## Description of the task
Review the material line by line. Identify and copy every line that contains the string "frame".

## Provided information
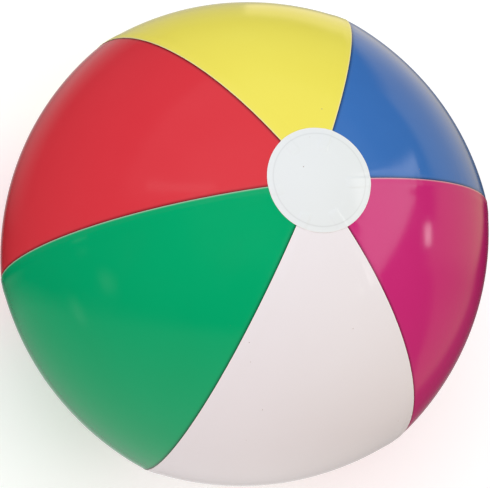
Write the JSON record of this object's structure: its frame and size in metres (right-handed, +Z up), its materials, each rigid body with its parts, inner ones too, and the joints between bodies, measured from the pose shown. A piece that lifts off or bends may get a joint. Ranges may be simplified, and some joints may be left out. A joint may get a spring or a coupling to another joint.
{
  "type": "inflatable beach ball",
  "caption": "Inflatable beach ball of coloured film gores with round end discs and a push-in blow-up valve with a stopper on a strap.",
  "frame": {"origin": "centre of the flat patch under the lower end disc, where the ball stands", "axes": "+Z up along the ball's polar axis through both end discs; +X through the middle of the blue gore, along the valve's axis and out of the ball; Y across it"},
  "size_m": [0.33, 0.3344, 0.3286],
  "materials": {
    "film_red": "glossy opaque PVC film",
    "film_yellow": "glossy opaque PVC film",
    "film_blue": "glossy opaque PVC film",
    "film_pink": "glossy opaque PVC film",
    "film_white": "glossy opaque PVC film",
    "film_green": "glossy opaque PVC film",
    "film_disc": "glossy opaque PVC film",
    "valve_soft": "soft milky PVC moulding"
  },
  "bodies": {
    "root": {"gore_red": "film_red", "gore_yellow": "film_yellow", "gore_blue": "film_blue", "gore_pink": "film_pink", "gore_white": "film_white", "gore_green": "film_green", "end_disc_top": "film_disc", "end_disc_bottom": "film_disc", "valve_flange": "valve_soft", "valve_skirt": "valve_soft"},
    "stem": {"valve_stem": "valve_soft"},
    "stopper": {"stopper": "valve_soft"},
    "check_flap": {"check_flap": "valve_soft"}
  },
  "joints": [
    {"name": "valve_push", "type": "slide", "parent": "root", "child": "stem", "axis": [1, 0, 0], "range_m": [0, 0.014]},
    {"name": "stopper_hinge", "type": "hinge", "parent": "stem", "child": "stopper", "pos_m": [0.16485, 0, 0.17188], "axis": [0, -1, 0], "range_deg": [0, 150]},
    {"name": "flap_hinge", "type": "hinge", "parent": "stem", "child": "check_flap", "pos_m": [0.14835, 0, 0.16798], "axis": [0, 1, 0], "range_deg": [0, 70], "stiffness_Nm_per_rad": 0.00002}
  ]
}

==

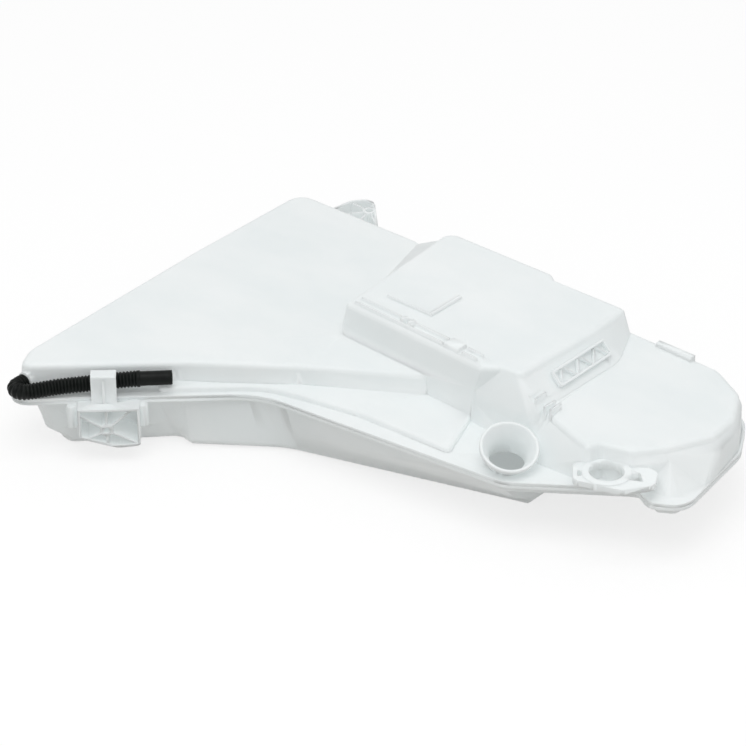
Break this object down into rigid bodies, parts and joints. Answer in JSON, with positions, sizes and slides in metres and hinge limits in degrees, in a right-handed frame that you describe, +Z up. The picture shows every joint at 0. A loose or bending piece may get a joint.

---

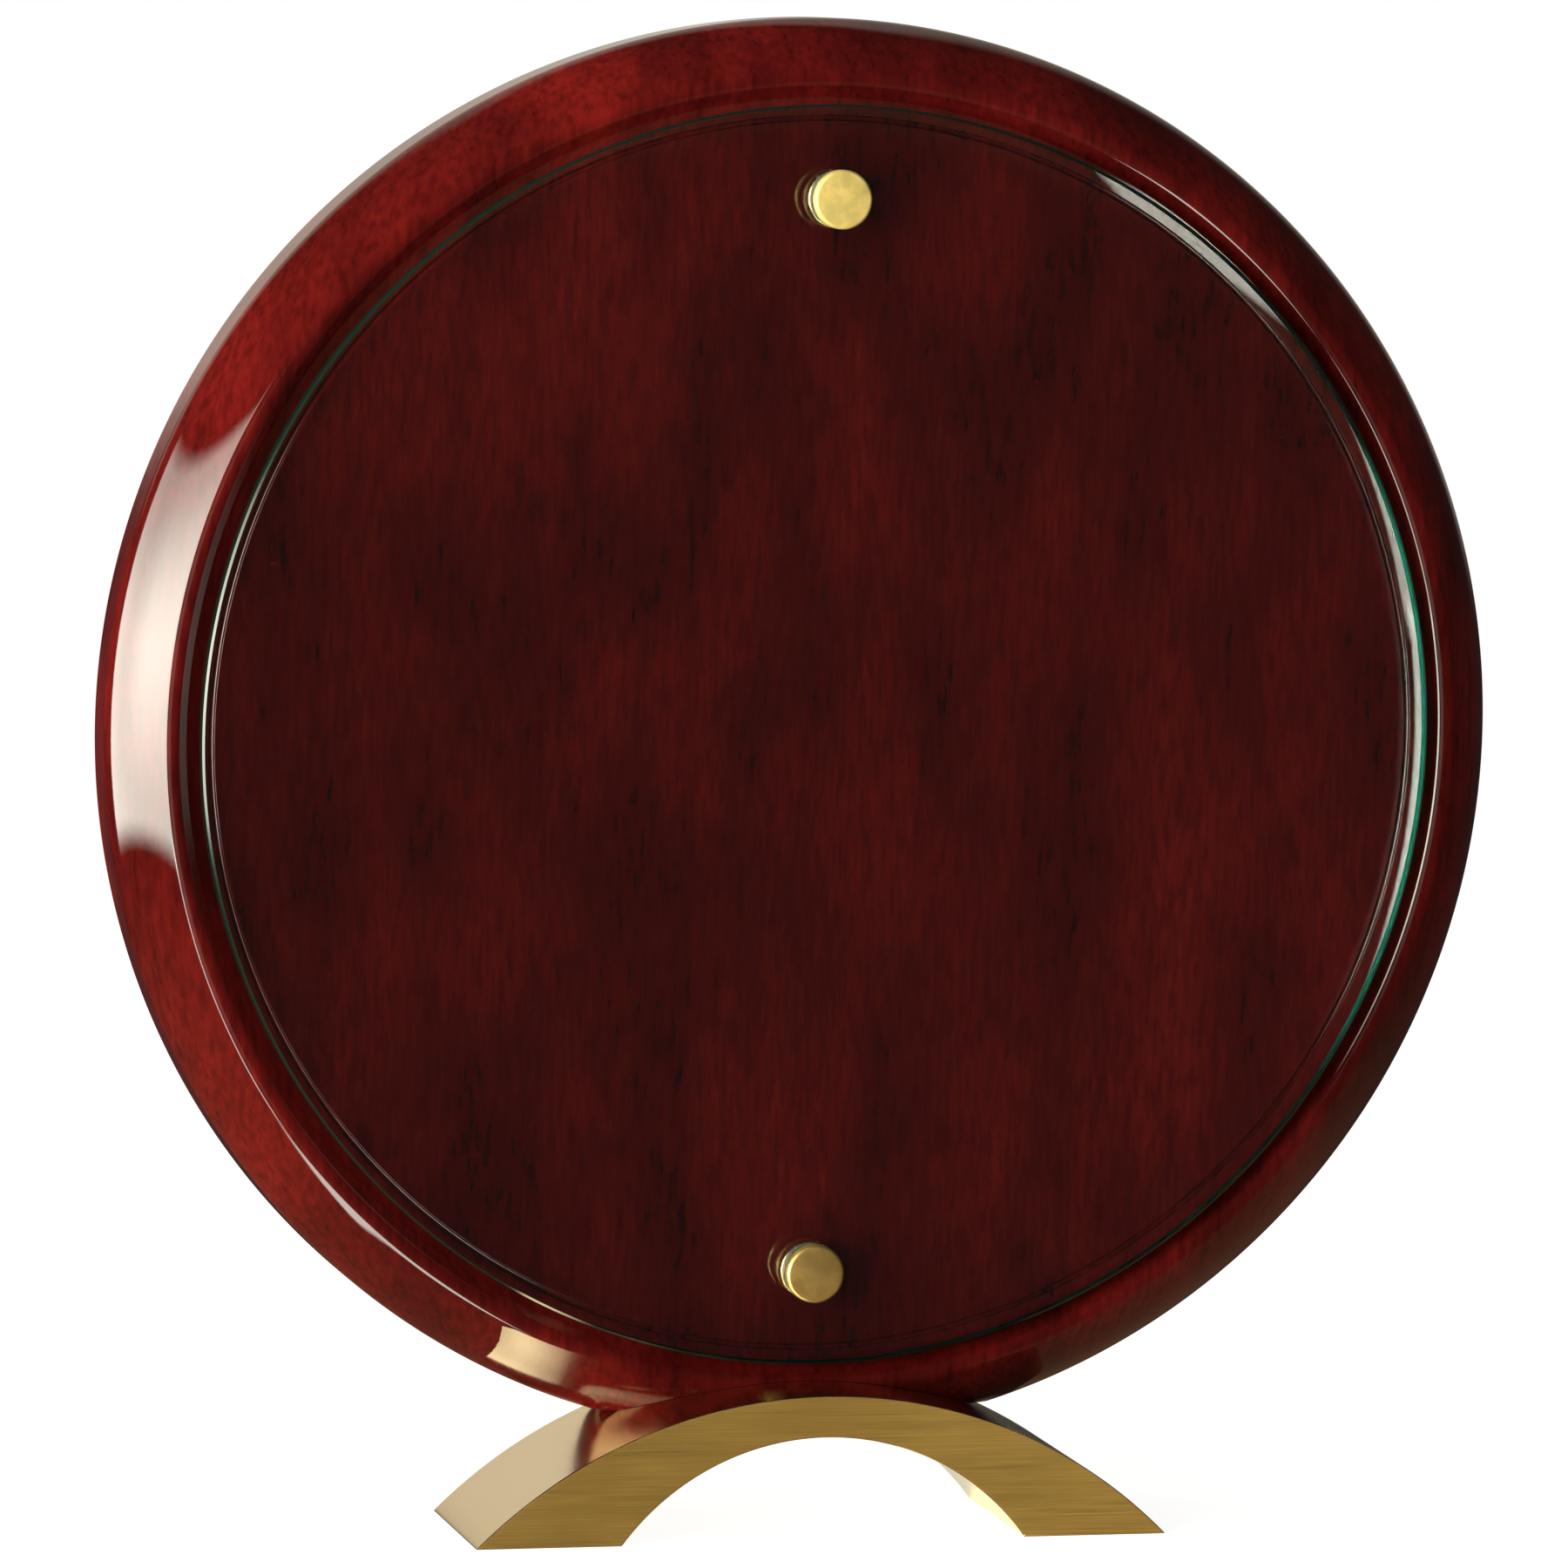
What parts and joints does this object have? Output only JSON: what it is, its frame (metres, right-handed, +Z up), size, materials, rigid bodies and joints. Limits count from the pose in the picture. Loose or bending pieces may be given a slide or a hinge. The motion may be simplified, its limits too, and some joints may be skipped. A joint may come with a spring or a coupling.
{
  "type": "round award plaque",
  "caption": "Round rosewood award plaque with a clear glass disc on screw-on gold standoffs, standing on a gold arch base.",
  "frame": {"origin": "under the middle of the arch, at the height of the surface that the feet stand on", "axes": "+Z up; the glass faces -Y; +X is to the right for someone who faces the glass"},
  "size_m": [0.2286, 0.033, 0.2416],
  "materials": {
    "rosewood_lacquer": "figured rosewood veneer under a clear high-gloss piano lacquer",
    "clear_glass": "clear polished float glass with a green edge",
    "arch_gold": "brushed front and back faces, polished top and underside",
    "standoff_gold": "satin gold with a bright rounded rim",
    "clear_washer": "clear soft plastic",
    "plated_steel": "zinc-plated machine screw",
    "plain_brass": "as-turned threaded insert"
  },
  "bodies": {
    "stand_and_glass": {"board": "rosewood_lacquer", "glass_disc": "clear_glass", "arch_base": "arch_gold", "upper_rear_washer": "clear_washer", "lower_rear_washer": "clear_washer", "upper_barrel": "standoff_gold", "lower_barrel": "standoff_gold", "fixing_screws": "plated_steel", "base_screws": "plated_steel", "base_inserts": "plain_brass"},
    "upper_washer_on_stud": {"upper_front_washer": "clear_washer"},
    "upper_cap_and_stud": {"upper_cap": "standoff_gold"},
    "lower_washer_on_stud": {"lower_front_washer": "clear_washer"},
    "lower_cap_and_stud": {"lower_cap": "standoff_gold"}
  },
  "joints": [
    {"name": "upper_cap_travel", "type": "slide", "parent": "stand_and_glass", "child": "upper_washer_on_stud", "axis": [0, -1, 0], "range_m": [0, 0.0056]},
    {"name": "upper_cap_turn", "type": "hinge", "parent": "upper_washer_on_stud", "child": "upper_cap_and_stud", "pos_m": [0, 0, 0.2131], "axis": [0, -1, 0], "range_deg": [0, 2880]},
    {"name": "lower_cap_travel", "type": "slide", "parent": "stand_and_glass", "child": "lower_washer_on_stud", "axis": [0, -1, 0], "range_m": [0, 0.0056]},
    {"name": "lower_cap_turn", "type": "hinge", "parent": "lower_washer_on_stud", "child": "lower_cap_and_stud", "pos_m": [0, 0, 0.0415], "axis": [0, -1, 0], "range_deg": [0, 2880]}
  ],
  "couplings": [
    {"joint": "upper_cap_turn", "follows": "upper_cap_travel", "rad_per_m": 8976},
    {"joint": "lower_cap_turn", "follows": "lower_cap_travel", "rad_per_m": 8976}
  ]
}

## Exercise output
Write the JSON record of this object's structure: its frame and size in metres (right-handed, +Z up), its materials, each rigid body with its parts, inner ones too, and the joints between bodies, measured from the pose shown. A piece that lifts off or bends may get a joint. Ranges may be simplified, and some joints may be left out. A joint may get a spring or a coupling to another joint.
  "frame": {"origin": "centre of the flat patch under the lower end disc, where the ball stands", "axes": "+Z up along the ball's polar axis through both end discs; +X through the middle of the blue gore, along the valve's axis and out of the ball; Y across it"},
Break this object down into rigid bodies, parts and joints. Answer in JSON, with positions, sizes and slides in metres and hinge limits in degrees, in a right-handed frame that you describe, +Z up. The picture shows every joint at 0. A loose or bending piece may get a joint.
What parts and joints does this object have? Output only JSON: what it is, its frame (metres, right-handed, +Z up), size, materials, rigid bodies and joints. Limits count from the pose in the picture. Loose or bending pieces may be given a slide or a hinge. The motion may be simplified, its limits too, and some joints may be skipped. A joint may come with a spring or a coupling.
  "frame": {"origin": "under the middle of the arch, at the height of the surface that the feet stand on", "axes": "+Z up; the glass faces -Y; +X is to the right for someone who faces the glass"},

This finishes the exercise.